■ STATED EXERCISE ■
Starting from the line that contains "make_shell()", copy every line exactly until the line that contains "for node in", which is also included.

■ GIVEN DATA ■
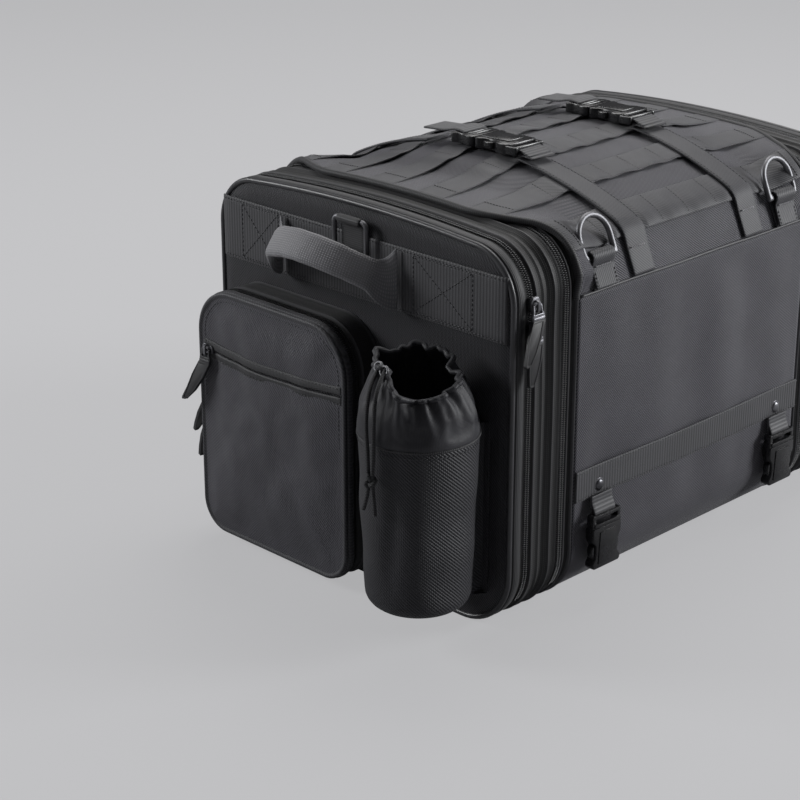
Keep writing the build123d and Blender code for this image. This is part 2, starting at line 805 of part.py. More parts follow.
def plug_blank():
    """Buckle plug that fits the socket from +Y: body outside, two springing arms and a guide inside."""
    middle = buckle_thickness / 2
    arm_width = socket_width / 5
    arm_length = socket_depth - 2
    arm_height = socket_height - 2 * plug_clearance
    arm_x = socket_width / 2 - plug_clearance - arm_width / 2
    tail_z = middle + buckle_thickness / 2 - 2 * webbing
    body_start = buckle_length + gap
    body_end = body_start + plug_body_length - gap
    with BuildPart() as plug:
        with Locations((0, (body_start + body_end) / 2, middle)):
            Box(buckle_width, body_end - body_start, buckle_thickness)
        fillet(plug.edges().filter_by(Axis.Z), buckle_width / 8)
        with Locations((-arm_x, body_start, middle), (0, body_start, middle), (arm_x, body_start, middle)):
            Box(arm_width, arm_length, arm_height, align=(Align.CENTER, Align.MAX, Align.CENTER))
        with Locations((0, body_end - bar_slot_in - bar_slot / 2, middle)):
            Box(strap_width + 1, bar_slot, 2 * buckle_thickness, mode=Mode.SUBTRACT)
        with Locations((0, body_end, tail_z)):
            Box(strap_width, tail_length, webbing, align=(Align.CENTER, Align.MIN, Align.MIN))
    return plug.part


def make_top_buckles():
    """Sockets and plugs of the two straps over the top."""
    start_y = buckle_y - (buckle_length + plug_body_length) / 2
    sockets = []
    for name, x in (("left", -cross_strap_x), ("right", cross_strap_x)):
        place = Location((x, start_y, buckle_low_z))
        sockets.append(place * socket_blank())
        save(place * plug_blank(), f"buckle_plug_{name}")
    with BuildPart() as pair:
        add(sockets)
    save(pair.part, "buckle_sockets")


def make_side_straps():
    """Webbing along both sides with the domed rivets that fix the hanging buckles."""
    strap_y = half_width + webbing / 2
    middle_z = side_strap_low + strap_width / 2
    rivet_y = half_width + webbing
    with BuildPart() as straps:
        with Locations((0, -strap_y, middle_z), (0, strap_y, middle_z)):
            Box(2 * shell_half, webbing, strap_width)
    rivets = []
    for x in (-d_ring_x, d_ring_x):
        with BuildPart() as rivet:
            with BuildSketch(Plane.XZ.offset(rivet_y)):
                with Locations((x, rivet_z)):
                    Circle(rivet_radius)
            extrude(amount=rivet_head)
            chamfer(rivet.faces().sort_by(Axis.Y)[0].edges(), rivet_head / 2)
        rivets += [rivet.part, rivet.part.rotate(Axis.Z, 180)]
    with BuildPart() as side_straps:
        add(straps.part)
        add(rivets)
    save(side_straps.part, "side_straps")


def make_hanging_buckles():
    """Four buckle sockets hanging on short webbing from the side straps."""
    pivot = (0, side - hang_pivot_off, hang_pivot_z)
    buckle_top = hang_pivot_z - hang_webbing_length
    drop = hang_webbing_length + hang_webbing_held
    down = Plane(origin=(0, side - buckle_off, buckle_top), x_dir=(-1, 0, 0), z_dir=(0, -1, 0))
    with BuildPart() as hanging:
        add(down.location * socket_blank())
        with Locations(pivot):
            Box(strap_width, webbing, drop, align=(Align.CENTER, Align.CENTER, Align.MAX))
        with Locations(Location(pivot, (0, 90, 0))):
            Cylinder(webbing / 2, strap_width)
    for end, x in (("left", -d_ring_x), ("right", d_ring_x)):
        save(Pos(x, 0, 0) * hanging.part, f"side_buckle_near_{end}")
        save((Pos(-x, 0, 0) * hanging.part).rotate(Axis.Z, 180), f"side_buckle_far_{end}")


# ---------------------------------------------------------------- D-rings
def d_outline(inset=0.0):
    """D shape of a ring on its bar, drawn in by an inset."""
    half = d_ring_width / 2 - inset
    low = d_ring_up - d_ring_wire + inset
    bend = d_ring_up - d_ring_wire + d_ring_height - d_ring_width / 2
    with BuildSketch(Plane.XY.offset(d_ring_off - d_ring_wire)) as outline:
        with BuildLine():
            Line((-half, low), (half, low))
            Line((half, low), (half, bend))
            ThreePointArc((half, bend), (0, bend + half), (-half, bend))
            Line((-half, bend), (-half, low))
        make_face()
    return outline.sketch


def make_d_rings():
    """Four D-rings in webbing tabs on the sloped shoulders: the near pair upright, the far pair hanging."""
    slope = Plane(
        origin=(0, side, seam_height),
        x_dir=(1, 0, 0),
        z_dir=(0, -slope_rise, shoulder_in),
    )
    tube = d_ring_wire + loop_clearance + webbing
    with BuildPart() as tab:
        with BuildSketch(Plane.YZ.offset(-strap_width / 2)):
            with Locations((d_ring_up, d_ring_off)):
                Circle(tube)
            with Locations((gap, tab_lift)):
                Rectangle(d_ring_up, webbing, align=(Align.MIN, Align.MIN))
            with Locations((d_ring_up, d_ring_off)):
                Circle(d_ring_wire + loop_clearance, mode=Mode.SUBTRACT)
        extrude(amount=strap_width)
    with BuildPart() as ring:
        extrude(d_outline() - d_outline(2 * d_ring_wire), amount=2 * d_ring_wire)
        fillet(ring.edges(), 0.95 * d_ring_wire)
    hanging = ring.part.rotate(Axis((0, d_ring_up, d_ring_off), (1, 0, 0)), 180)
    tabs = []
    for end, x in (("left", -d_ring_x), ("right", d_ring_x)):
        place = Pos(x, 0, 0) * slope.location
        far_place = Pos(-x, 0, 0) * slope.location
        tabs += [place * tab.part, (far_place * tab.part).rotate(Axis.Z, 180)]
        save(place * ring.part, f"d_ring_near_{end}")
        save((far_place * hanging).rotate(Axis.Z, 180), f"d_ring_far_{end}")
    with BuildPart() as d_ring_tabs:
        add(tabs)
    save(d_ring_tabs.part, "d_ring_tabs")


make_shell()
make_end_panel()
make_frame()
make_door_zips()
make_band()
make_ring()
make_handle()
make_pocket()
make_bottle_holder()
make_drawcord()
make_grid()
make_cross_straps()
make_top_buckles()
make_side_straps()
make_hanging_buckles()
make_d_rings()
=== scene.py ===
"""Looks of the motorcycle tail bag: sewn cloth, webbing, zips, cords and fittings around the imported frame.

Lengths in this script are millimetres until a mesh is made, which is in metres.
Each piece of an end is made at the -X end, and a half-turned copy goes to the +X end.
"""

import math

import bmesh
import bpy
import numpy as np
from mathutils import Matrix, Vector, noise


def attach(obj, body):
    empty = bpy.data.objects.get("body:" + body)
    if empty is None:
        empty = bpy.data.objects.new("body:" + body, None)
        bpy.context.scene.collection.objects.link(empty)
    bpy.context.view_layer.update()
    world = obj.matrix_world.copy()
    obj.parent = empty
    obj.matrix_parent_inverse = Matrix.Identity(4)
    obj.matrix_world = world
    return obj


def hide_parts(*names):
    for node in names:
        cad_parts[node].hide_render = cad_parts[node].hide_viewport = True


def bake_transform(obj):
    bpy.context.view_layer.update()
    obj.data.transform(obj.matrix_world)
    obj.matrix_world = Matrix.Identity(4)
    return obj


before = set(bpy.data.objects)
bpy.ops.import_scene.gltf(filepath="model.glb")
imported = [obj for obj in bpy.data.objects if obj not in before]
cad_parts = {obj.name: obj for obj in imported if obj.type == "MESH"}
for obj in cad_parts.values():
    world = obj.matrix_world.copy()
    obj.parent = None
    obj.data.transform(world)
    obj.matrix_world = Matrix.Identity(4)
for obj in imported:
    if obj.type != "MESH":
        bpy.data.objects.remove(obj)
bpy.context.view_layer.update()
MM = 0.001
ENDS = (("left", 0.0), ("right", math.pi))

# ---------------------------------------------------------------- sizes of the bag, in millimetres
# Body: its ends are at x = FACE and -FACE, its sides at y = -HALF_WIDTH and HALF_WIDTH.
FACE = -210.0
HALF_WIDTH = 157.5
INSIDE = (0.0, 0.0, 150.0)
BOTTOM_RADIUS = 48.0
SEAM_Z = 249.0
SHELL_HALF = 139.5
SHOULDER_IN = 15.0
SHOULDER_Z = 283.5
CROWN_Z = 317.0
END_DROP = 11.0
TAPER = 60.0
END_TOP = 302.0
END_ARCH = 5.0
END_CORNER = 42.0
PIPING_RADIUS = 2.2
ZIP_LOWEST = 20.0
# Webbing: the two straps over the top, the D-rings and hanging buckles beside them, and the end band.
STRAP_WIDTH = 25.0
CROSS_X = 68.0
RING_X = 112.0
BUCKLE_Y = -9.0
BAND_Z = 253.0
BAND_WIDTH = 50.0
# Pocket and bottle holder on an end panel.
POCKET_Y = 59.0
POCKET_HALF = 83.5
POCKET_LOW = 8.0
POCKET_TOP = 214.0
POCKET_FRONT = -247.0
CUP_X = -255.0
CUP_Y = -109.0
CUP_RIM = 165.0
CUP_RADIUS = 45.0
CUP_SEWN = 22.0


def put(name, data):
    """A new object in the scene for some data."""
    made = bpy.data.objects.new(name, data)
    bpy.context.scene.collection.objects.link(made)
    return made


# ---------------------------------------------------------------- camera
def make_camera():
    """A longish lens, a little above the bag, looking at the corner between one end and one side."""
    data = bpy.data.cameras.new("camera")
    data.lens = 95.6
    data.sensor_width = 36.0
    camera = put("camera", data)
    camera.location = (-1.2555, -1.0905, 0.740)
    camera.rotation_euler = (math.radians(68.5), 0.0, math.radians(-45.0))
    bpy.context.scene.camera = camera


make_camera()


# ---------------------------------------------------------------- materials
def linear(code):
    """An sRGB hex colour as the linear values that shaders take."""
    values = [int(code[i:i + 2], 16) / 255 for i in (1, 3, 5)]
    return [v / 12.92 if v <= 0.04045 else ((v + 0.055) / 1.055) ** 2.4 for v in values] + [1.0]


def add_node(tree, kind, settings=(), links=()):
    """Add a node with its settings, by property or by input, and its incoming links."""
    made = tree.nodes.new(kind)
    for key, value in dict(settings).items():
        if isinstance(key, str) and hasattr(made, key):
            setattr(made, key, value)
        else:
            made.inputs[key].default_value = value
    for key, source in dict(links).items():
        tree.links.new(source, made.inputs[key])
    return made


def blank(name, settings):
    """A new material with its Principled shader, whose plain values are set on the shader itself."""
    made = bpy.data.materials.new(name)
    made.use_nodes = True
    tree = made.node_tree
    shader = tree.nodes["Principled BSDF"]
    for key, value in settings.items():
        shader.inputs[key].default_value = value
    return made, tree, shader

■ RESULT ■
make_shell()
make_end_panel()
make_frame()
make_door_zips()
make_band()
make_ring()
make_handle()
make_pocket()
make_bottle_holder()
make_drawcord()
make_grid()
make_cross_straps()
make_top_buckles()
make_side_straps()
make_hanging_buckles()
make_d_rings()
=== scene.py ===
"""Looks of the motorcycle tail bag: sewn cloth, webbing, zips, cords and fittings around the imported frame.

Lengths in this script are millimetres until a mesh is made, which is in metres.
Each piece of an end is made at the -X end, and a half-turned copy goes to the +X end.
"""

import math

import bmesh
import bpy
import numpy as np
from mathutils import Matrix, Vector, noise


def attach(obj, body):
    empty = bpy.data.objects.get("body:" + body)
    if empty is None:
        empty = bpy.data.objects.new("body:" + body, None)
        bpy.context.scene.collection.objects.link(empty)
    bpy.context.view_layer.update()
    world = obj.matrix_world.copy()
    obj.parent = empty
    obj.matrix_parent_inverse = Matrix.Identity(4)
    obj.matrix_world = world
    return obj


def hide_parts(*names):
    for node in names:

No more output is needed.